_Task statement_: Reproduce the section of the listing that begins at the line containing "bpy.context.scene.collection.objects.link(empty)" and finishes at the line containing "bpy.data.objects.remove(obj)". Include both end lines and nothing beyond them.

────────────────────────────────────────

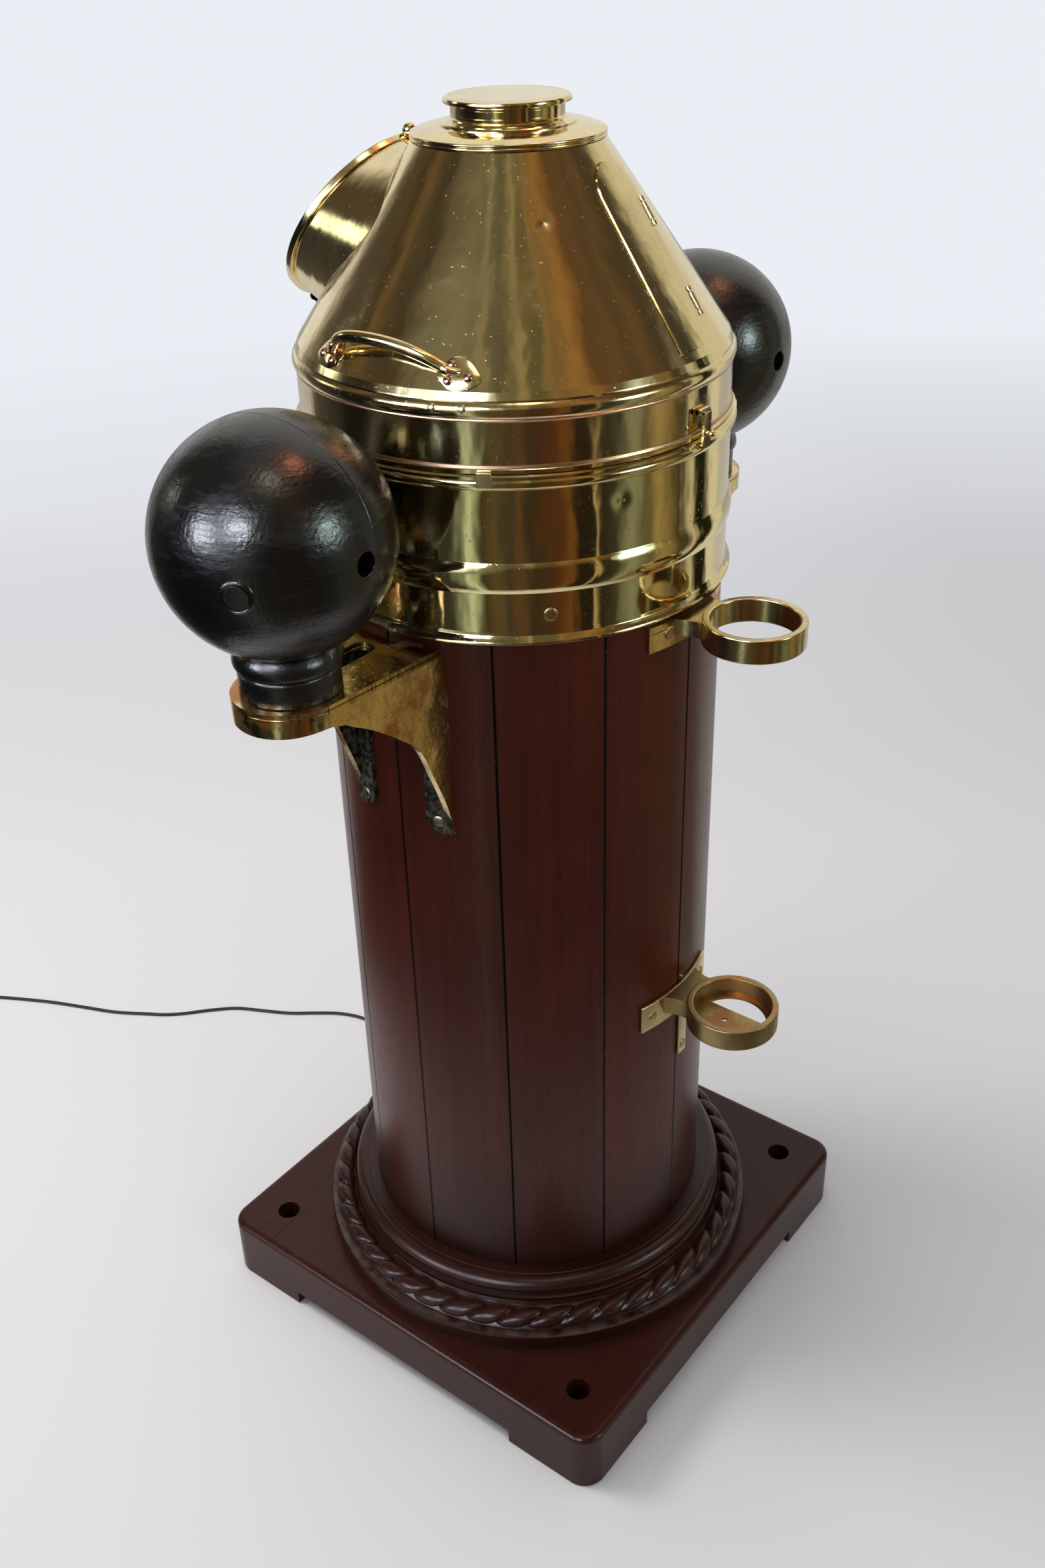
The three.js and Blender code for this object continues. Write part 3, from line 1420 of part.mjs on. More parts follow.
// The coil winds in on the floor, climbs one layer and winds out again on top.
function makeCoil() {
  const last = new THREE.Vector3(...cordRoute.at(-1).slice(0, 2), 0);
  const before = new THREE.Vector3(...cordRoute.at(-2).slice(0, 2), 0);
  const heading = last.clone().sub(before).normalize();
  const side = new THREE.Vector3(-heading.y, heading.x, 0);
  const outer = coilInnerRadius + (coilPitch * coilTurns) / 2;
  const start = last.clone().addScaledVector(heading, seatGap + cordWidth);
  const middle = start.clone().addScaledVector(side, outer);
  const firstAngle = Math.atan2(-side.y, -side.x);
  const centreline = [];
  const steps = coilTurns * coilSteps;
  const pointAt = (turn) => {
    const fromMiddle = turn - coilTurns / 2;
    const radius = coilInnerRadius + coilPitch * Math.abs(fromMiddle);
    const climb = THREE.MathUtils.smoothstep(fromMiddle, -coilClimbTurns, coilClimbTurns);
    const angle = firstAngle + turn * 2 * Math.PI;
    const x = middle.x + radius * Math.cos(angle);
    const y = middle.y + radius * Math.sin(angle);
    return new THREE.Vector3(x, y, cordLow + coilLayer * climb);
  };
  for (let step = 0; step <= steps; step += 1) centreline.push(pointAt(step / coilSteps));
  const lead = centreline[0].clone().addScaledVector(heading, -cordWidth);
  const away = centreline.at(-1).clone().sub(centreline.at(-2)).setZ(0).normalize();
  const tail = centreline.at(-1).clone().addScaledVector(away, coilTail);
  const spine = [lead, ...centreline, tail];
  add('cord_coil', tube(spine, coilSides), blackRubber);

  let leastGap = Infinity;
  const apart = coilSteps * coilNextTurnShare;
  centreline.forEach((point, index) => {
    centreline.slice(index + apart).forEach((other) => {
      leastGap = Math.min(leastGap, point.distanceTo(other) - cordWidth);
    });
  });
  console.log(`coil's least gap to itself ${leastGap.toFixed(2)} mm`);
  const coilLength = spine.slice(1).reduce((sum, point, index) => sum + point.distanceTo(spine[index]), 0);
  console.log(`coil ${coilLength.toFixed(0)} mm`);

  const turn = Math.atan2(away.y, away.x);
  const centre = plugHeight / 2 + floorLift;
  const body = block(
    [seatGap, -plugWidth / 2, -plugHeight / 2],
    [seatGap + plugLength, plugWidth / 2, plugHeight / 2],
  );
  const blades = [-1, 1].map((hand) => block(
    [plugLength / 2, hand * (plugBladeSpacing / 2) - plugBladeThickness / 2, -plugBladeWidth / 2],
    [
      seatGap + plugLength + plugBladeLength,
      hand * (plugBladeSpacing / 2) + plugBladeThickness / 2,
      plugBladeWidth / 2,
    ],
  ));
  const plug = add('cord_plug', join(body, ...blades), blackRubber);
  plug.position.set(tail.x, tail.y, centre);
  plug.rotation.z = turn;
}

// A closed tube through a list of points, level across so that its flats stay upright.
function tube(spine, sides) {
  const places = [];
  const faces = [];
  spine.forEach((point, index) => {
    const before = spine[Math.max(index - 1, 0)];
    const after = spine[Math.min(index + 1, spine.length - 1)];
    const along = after.clone().sub(before).normalize();
    const across = new THREE.Vector3(along.y, -along.x, 0).normalize();
    const up = across.clone().cross(along);
    for (let side = 0; side < sides; side += 1) {
      const angle = ((side + 0.5) / sides) * 2 * Math.PI;
      const corner = point.clone()
        .addScaledVector(across, (cordWidth / 2) * Math.cos(angle))
        .addScaledVector(up, (cordWidth / 2) * Math.sin(angle));
      places.push(...corner.toArray());
    }
  });
  for (let ring = 0; ring < spine.length - 1; ring += 1) {
    for (let side = 0; side < sides; side += 1) {
      const next = (side + 1) % sides;
      const [a, b] = [ring * sides + side, ring * sides + next];
      faces.push(a, b, b + sides, a, b + sides, a + sides);
    }
  }
  const end = (spine.length - 1) * sides;
  for (let side = 1; side < sides - 1; side += 1) {
    faces.push(0, side + 1, side, end, end + side, end + side + 1);
  }
  const geometry = new THREE.BufferGeometry();
  geometry.setAttribute('position', new THREE.Float32BufferAttribute(places, 3));
  geometry.setIndex(faces);
  return geometry;
}

makeBase();
makeMouldings();
makeColumn();
makeMagnets();
makeCasing();
makeGimbals();
makeBowl();
makeLamp();
makeHood();
makeSightTube();
makeHoodDoor();
makeHandles();
makeHasp();
makeSpheres();
makeSockets();
makeLead();
makeCoil();

export default group;
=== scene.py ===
"""Looks of a binnacle compass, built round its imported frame. Blender 4.5, metres, +Z up.

Shapes are worked out in millimetres as whole numpy arrays, and piece() turns them into metres.
A part is a pair: its points, and its faces as rows of four point numbers.
+X points to the near sphere, +Y to the bar sockets and -Y to the sight tube.
"""

import math

import bmesh
import bpy
import numpy as np
from mathutils import Matrix, Vector


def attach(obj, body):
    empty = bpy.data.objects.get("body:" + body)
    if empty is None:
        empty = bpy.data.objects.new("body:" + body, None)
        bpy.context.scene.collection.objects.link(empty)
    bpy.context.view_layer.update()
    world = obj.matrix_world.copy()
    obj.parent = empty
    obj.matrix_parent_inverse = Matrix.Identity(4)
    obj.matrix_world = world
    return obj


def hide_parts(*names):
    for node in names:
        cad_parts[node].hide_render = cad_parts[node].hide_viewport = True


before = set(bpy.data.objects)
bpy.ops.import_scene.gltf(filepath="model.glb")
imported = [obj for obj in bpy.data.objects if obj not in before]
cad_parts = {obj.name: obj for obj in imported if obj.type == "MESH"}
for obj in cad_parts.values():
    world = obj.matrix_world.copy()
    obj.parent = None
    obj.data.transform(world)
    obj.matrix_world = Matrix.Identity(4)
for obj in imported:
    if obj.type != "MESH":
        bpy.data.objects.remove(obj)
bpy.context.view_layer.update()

GAP = 0.3  # between two pieces that touch
COLUMN = 198.5  # column's radius
SEAT = COLUMN + GAP  # where mouldings, brackets and plates sit on it
STAVE_INNER = 170
STAVE_MIDDLE = 184
STAVE_ANGLE = 30
STAVE_TOP = 964.6
BASE_HALF = 277.5  # half of the square board's side
BASE_TOP = 80
BASE_WELL = 150  # radius of the hole under the column
BOLT_AT = 224
BOLT_HOLE = 13.5  # radius
PLINTH_FOOT = BASE_TOP + GAP
PLINTH_TOP = 101
PLINTH = 261  # its radius
ROPE_RING = 241  # radius of the carved rope's middle line
ROPE_HEIGHT = 110.6
ROPE = 12.9  # radius of its section
ROPE_TOP = 124
HALF_ROUND_TOP = 149.3
PIVOT = 1080  # height of the gimbal pins
PIN = 5  # radius of the gimbal pins
PIN_HOLE = PIN + GAP
CARD_TOP = 1066
DECK_TOP = 977
BRACKET_TOP = 935
CONE_FOOT = (200.5, 1162)  # radius and height of the hood's cone at its foot and its top
CONE_HEAD = (84.5, 1329.5)
CONE_SLOPE = (CONE_FOOT[0] - CONE_HEAD[0]) / (CONE_HEAD[1] - CONE_FOOT[1])
CONE_STRETCH = math.hypot(1, CONE_SLOPE)
SHEET = 2.5  # wall of the hood and the sight tube
CASING_WALL = 201.3  # radius of the casing's plain bands
SPHERE_AT = 322.5  # from the column's axis to the middle of a sphere
SPHERE_HEIGHT = 1071.6
SPHERE = 101.5  # its radius, and the one of the hollow inside it
SPHERE_INSIDE = 82
SPHERE_HOLE = 10
SOCKET_AT = 266.5  # from the column's axis to the middle of a socket
SOCKET = (41, 48)  # its radii inside and outside
CAMERA_SIDE = 38  # azimuth of the camera, seen from the column
HAZE = (0.83, 0.86, 0.91)  # the backdrop's colour


# Camera: the photograph's place, aim and lens

def make_camera():
    """Camera whose right and up lie across its line of sight, turned by the photograph's small roll."""
    ahead = Vector((-0.67100, -0.52776, -0.52080)).normalized()
    level = ahead.cross(Vector((0, 0, 1))).normalized()
    roll = math.radians(-1.70)
    right = level * math.cos(roll) + level.cross(ahead) * math.sin(roll)
    up = right.cross(ahead)
    camera = bpy.data.objects.new("camera", bpy.data.cameras.new("camera"))
    camera.data.lens = 35.56
    camera.data.sensor_width = 36
    camera.matrix_world = Matrix((right, up, -ahead)).transposed().to_4x4()
    camera.location = (1.126641, 0.880552, 1.548091)
    bpy.context.collection.objects.link(camera)
    bpy.context.scene.camera = camera


# Curves and outlines

def arc(x, y, radius, start, end, steps=12):
    """Points on a circle about (x, y), from one angle to another, in degrees."""
    angle = np.radians(np.linspace(start, end, steps + 1))
    return np.stack([x + radius * np.cos(angle), y + radius * np.sin(angle)], -1)


def swelling(low, high, rise, steps=12):
    """Arc of a circle between two [radius, height] points that stands out from them by a rise."""
    low, high = np.array(low, float), np.array(high, float)
    middle, half = (low + high) / 2, np.linalg.norm(high - low) / 2
    out = np.array([high[1] - low[1], low[0] - high[0]]) / (2 * half)
    along = (high - low) / (2 * half)
    radius = (half**2 + rise**2) / (2 * rise)
    bend = np.linspace(-1, 1, steps + 1)[:, None] * math.asin(half / radius)
    return middle + out * (rise - radius + radius * np.cos(bend)) + along * radius * np.sin(bend)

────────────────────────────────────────

_Response to the exercise_:
        bpy.context.scene.collection.objects.link(empty)
    bpy.context.view_layer.update()
    world = obj.matrix_world.copy()
    obj.parent = empty
    obj.matrix_parent_inverse = Matrix.Identity(4)
    obj.matrix_world = world
    return obj


def hide_parts(*names):
    for node in names:
        cad_parts[node].hide_render = cad_parts[node].hide_viewport = True


before = set(bpy.data.objects)
bpy.ops.import_scene.gltf(filepath="model.glb")
imported = [obj for obj in bpy.data.objects if obj not in before]
cad_parts = {obj.name: obj for obj in imported if obj.type == "MESH"}
for obj in cad_parts.values():
    world = obj.matrix_world.copy()
    obj.parent = None
    obj.data.transform(world)
    obj.matrix_world = Matrix.Identity(4)
for obj in imported:
    if obj.type != "MESH":
        bpy.data.objects.remove(obj)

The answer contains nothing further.